[Goal] Restate the records below word for word.

[Data listing]
◆ ◆ ◆ ◆ ◆

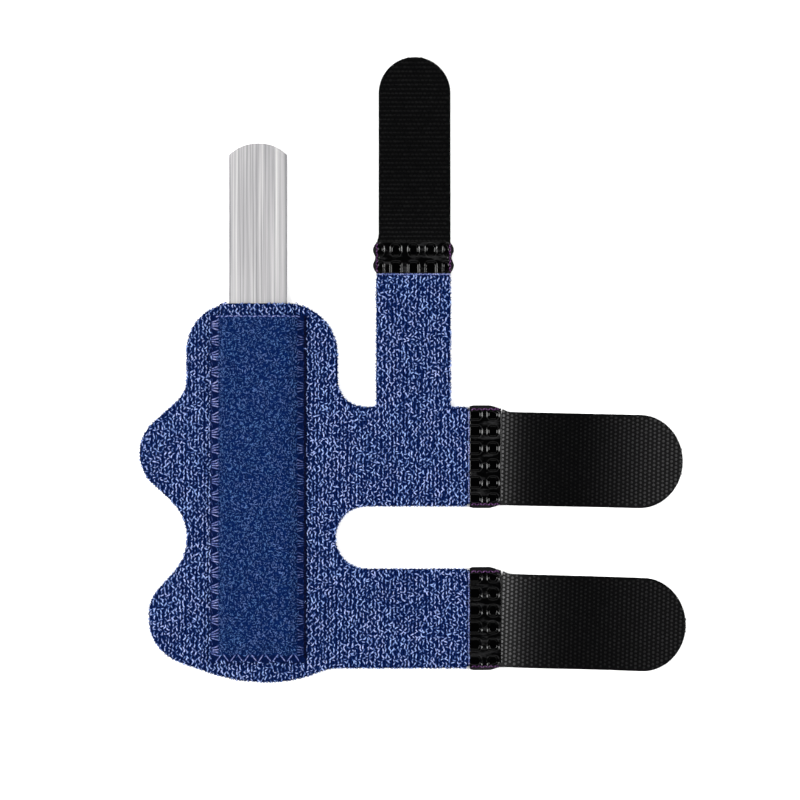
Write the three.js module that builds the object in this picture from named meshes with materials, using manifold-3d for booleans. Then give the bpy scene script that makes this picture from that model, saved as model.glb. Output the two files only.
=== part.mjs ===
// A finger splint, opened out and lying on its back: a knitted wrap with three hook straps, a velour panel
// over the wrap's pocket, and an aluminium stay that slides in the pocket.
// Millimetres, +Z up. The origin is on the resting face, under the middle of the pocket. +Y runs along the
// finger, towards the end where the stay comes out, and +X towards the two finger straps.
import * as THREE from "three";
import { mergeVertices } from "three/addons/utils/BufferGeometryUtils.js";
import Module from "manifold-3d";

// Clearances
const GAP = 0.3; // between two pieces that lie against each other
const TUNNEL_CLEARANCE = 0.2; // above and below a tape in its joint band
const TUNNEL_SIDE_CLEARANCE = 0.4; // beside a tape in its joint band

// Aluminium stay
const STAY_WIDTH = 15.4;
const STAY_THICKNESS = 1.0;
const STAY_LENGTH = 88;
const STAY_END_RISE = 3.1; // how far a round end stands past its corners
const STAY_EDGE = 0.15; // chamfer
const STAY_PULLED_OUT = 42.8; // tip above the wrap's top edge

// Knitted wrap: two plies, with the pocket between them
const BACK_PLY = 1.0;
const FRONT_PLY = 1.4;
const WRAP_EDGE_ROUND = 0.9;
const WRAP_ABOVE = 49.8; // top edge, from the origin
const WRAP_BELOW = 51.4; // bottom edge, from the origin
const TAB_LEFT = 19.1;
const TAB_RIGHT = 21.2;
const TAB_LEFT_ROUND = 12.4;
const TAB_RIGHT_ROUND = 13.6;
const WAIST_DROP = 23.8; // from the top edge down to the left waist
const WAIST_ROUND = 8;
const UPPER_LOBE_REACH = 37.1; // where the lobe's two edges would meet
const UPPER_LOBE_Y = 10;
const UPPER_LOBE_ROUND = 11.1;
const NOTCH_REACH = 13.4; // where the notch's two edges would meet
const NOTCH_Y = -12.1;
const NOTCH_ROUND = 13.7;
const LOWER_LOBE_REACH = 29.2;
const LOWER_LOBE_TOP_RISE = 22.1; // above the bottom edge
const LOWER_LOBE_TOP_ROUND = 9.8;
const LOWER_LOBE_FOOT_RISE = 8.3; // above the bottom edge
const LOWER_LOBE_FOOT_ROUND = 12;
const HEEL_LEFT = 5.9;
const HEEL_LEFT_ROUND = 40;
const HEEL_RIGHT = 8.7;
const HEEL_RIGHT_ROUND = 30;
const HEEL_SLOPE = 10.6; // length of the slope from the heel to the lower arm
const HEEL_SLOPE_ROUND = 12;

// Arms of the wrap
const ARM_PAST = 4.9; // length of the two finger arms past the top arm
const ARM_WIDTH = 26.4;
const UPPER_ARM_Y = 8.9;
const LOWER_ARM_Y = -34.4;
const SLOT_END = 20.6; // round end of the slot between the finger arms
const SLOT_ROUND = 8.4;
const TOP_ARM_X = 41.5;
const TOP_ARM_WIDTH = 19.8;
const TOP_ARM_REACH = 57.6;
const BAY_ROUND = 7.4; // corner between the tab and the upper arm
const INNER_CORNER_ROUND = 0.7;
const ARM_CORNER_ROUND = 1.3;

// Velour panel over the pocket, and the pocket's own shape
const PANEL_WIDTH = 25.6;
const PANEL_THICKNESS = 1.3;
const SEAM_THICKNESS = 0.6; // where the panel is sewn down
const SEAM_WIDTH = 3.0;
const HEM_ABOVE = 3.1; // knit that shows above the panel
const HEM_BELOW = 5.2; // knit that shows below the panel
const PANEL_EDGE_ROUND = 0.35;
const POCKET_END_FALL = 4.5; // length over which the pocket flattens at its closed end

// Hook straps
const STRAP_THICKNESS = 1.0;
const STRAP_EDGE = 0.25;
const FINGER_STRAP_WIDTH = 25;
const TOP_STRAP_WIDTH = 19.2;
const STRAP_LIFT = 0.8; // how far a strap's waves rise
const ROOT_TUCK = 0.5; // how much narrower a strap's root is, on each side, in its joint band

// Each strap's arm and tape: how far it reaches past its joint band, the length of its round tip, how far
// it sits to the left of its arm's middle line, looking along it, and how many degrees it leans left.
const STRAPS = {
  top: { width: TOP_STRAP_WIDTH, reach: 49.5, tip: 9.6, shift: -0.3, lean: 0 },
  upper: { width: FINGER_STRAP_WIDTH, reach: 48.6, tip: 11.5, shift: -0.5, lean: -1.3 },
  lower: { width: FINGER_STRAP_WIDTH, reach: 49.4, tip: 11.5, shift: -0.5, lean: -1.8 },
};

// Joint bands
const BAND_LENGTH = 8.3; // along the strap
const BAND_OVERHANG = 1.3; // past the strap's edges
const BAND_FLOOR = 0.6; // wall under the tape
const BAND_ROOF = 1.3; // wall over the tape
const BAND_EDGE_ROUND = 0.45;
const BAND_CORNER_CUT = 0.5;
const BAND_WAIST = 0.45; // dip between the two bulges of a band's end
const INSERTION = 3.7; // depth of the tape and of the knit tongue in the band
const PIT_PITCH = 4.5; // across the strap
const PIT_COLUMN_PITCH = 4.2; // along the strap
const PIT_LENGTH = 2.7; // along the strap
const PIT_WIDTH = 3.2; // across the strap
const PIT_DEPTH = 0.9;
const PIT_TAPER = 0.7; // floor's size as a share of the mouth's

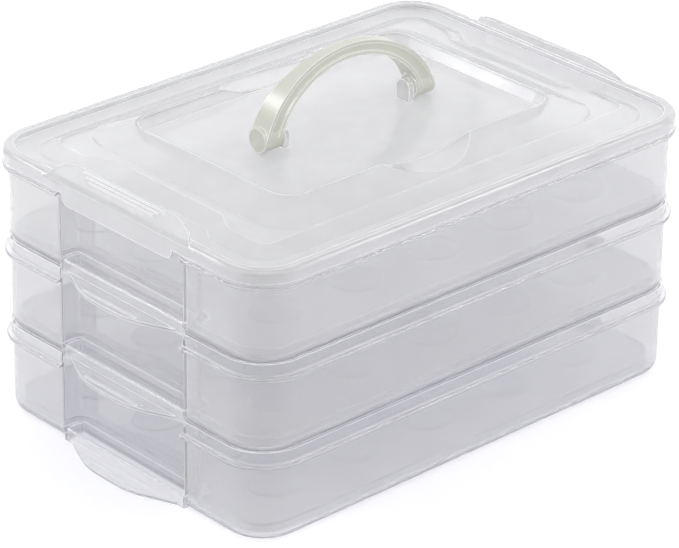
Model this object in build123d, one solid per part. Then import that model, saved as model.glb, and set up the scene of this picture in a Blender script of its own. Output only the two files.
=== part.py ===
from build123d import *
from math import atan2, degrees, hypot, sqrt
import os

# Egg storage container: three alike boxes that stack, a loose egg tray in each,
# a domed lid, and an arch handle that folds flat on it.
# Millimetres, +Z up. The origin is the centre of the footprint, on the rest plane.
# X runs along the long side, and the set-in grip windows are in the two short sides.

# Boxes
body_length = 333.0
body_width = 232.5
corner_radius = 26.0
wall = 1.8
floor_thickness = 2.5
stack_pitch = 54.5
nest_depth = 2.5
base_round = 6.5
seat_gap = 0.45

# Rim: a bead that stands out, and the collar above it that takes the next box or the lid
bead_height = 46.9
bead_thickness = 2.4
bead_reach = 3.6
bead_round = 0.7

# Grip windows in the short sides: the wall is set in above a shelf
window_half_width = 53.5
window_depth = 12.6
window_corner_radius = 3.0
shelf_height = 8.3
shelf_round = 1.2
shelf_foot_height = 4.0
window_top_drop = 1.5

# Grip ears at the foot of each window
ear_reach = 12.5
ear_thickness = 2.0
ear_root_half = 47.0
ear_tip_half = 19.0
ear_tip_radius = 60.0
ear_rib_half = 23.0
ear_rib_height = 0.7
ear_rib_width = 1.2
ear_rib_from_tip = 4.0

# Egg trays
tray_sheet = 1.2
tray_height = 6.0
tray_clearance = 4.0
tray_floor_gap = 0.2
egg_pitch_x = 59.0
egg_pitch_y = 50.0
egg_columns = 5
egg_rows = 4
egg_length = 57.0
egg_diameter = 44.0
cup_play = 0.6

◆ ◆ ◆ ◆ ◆

[Reply to the task]
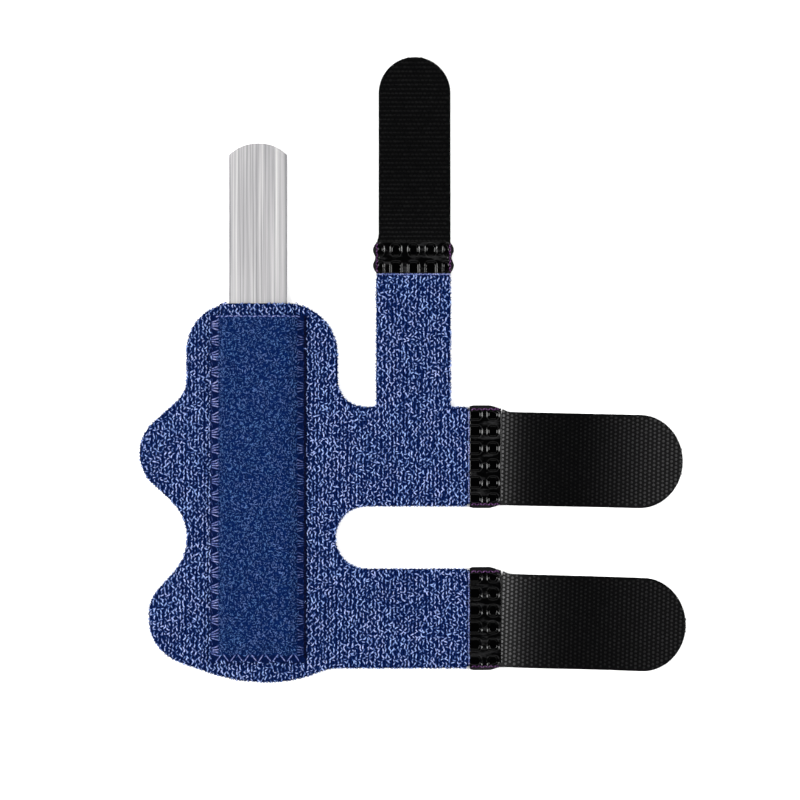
Write the three.js module that builds the object in this picture from named meshes with materials, using manifold-3d for booleans. Then give the bpy scene script that makes this picture from that model, saved as model.glb. Output the two files only.
=== part.mjs ===
// A finger splint, opened out and lying on its back: a knitted wrap with three hook straps, a velour panel
// over the wrap's pocket, and an aluminium stay that slides in the pocket.
// Millimetres, +Z up. The origin is on the resting face, under the middle of the pocket. +Y runs along the
// finger, towards the end where the stay comes out, and +X towards the two finger straps.
import * as THREE from "three";
import { mergeVertices } from "three/addons/utils/BufferGeometryUtils.js";
import Module from "manifold-3d";

// Clearances
const GAP = 0.3; // between two pieces that lie against each other
const TUNNEL_CLEARANCE = 0.2; // above and below a tape in its joint band
const TUNNEL_SIDE_CLEARANCE = 0.4; // beside a tape in its joint band

// Aluminium stay
const STAY_WIDTH = 15.4;
const STAY_THICKNESS = 1.0;
const STAY_LENGTH = 88;
const STAY_END_RISE = 3.1; // how far a round end stands past its corners
const STAY_EDGE = 0.15; // chamfer
const STAY_PULLED_OUT = 42.8; // tip above the wrap's top edge

// Knitted wrap: two plies, with the pocket between them
const BACK_PLY = 1.0;
const FRONT_PLY = 1.4;
const WRAP_EDGE_ROUND = 0.9;
const WRAP_ABOVE = 49.8; // top edge, from the origin
const WRAP_BELOW = 51.4; // bottom edge, from the origin
const TAB_LEFT = 19.1;
const TAB_RIGHT = 21.2;
const TAB_LEFT_ROUND = 12.4;
const TAB_RIGHT_ROUND = 13.6;
const WAIST_DROP = 23.8; // from the top edge down to the left waist
const WAIST_ROUND = 8;
const UPPER_LOBE_REACH = 37.1; // where the lobe's two edges would meet
const UPPER_LOBE_Y = 10;
const UPPER_LOBE_ROUND = 11.1;
const NOTCH_REACH = 13.4; // where the notch's two edges would meet
const NOTCH_Y = -12.1;
const NOTCH_ROUND = 13.7;
const LOWER_LOBE_REACH = 29.2;
const LOWER_LOBE_TOP_RISE = 22.1; // above the bottom edge
const LOWER_LOBE_TOP_ROUND = 9.8;
const LOWER_LOBE_FOOT_RISE = 8.3; // above the bottom edge
const LOWER_LOBE_FOOT_ROUND = 12;
const HEEL_LEFT = 5.9;
const HEEL_LEFT_ROUND = 40;
const HEEL_RIGHT = 8.7;
const HEEL_RIGHT_ROUND = 30;
const HEEL_SLOPE = 10.6; // length of the slope from the heel to the lower arm
const HEEL_SLOPE_ROUND = 12;

// Arms of the wrap
const ARM_PAST = 4.9; // length of the two finger arms past the top arm
const ARM_WIDTH = 26.4;
const UPPER_ARM_Y = 8.9;
const LOWER_ARM_Y = -34.4;
const SLOT_END = 20.6; // round end of the slot between the finger arms
const SLOT_ROUND = 8.4;
const TOP_ARM_X = 41.5;
const TOP_ARM_WIDTH = 19.8;
const TOP_ARM_REACH = 57.6;
const BAY_ROUND = 7.4; // corner between the tab and the upper arm
const INNER_CORNER_ROUND = 0.7;
const ARM_CORNER_ROUND = 1.3;

// Velour panel over the pocket, and the pocket's own shape
const PANEL_WIDTH = 25.6;
const PANEL_THICKNESS = 1.3;
const SEAM_THICKNESS = 0.6; // where the panel is sewn down
const SEAM_WIDTH = 3.0;
const HEM_ABOVE = 3.1; // knit that shows above the panel
const HEM_BELOW = 5.2; // knit that shows below the panel
const PANEL_EDGE_ROUND = 0.35;
const POCKET_END_FALL = 4.5; // length over which the pocket flattens at its closed end

// Hook straps
const STRAP_THICKNESS = 1.0;
const STRAP_EDGE = 0.25;
const FINGER_STRAP_WIDTH = 25;
const TOP_STRAP_WIDTH = 19.2;
const STRAP_LIFT = 0.8; // how far a strap's waves rise
const ROOT_TUCK = 0.5; // how much narrower a strap's root is, on each side, in its joint band

// Each strap's arm and tape: how far it reaches past its joint band, the length of its round tip, how far
// it sits to the left of its arm's middle line, looking along it, and how many degrees it leans left.
const STRAPS = {
  top: { width: TOP_STRAP_WIDTH, reach: 49.5, tip: 9.6, shift: -0.3, lean: 0 },
  upper: { width: FINGER_STRAP_WIDTH, reach: 48.6, tip: 11.5, shift: -0.5, lean: -1.3 },
  lower: { width: FINGER_STRAP_WIDTH, reach: 49.4, tip: 11.5, shift: -0.5, lean: -1.8 },
};

// Joint bands
const BAND_LENGTH = 8.3; // along the strap
const BAND_OVERHANG = 1.3; // past the strap's edges
const BAND_FLOOR = 0.6; // wall under the tape
const BAND_ROOF = 1.3; // wall over the tape
const BAND_EDGE_ROUND = 0.45;
const BAND_CORNER_CUT = 0.5;
const BAND_WAIST = 0.45; // dip between the two bulges of a band's end
const INSERTION = 3.7; // depth of the tape and of the knit tongue in the band
const PIT_PITCH = 4.5; // across the strap
const PIT_COLUMN_PITCH = 4.2; // along the strap
const PIT_LENGTH = 2.7; // along the strap
const PIT_WIDTH = 3.2; // across the strap
const PIT_DEPTH = 0.9;
const PIT_TAPER = 0.7; // floor's size as a share of the mouth's

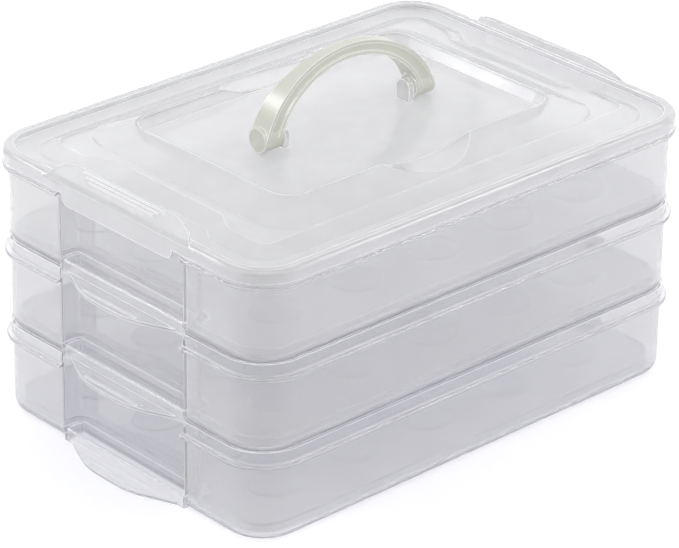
Model this object in build123d, one solid per part. Then import that model, saved as model.glb, and set up the scene of this picture in a Blender script of its own. Output only the two files.
=== part.py ===
from build123d import *
from math import atan2, degrees, hypot, sqrt
import os

# Egg storage container: three alike boxes that stack, a loose egg tray in each,
# a domed lid, and an arch handle that folds flat on it.
# Millimetres, +Z up. The origin is the centre of the footprint, on the rest plane.
# X runs along the long side, and the set-in grip windows are in the two short sides.

# Boxes
body_length = 333.0
body_width = 232.5
corner_radius = 26.0
wall = 1.8
floor_thickness = 2.5
stack_pitch = 54.5
nest_depth = 2.5
base_round = 6.5
seat_gap = 0.45

# Rim: a bead that stands out, and the collar above it that takes the next box or the lid
bead_height = 46.9
bead_thickness = 2.4
bead_reach = 3.6
bead_round = 0.7

# Grip windows in the short sides: the wall is set in above a shelf
window_half_width = 53.5
window_depth = 12.6
window_corner_radius = 3.0
shelf_height = 8.3
shelf_round = 1.2
shelf_foot_height = 4.0
window_top_drop = 1.5

# Grip ears at the foot of each window
ear_reach = 12.5
ear_thickness = 2.0
ear_root_half = 47.0
ear_tip_half = 19.0
ear_tip_radius = 60.0
ear_rib_half = 23.0
ear_rib_height = 0.7
ear_rib_width = 1.2
ear_rib_from_tip = 4.0

# Egg trays
tray_sheet = 1.2
tray_height = 6.0
tray_clearance = 4.0
tray_floor_gap = 0.2
egg_pitch_x = 59.0
egg_pitch_y = 50.0
egg_columns = 5
egg_rows = 4
egg_length = 57.0
egg_diameter = 44.0
cup_play = 0.6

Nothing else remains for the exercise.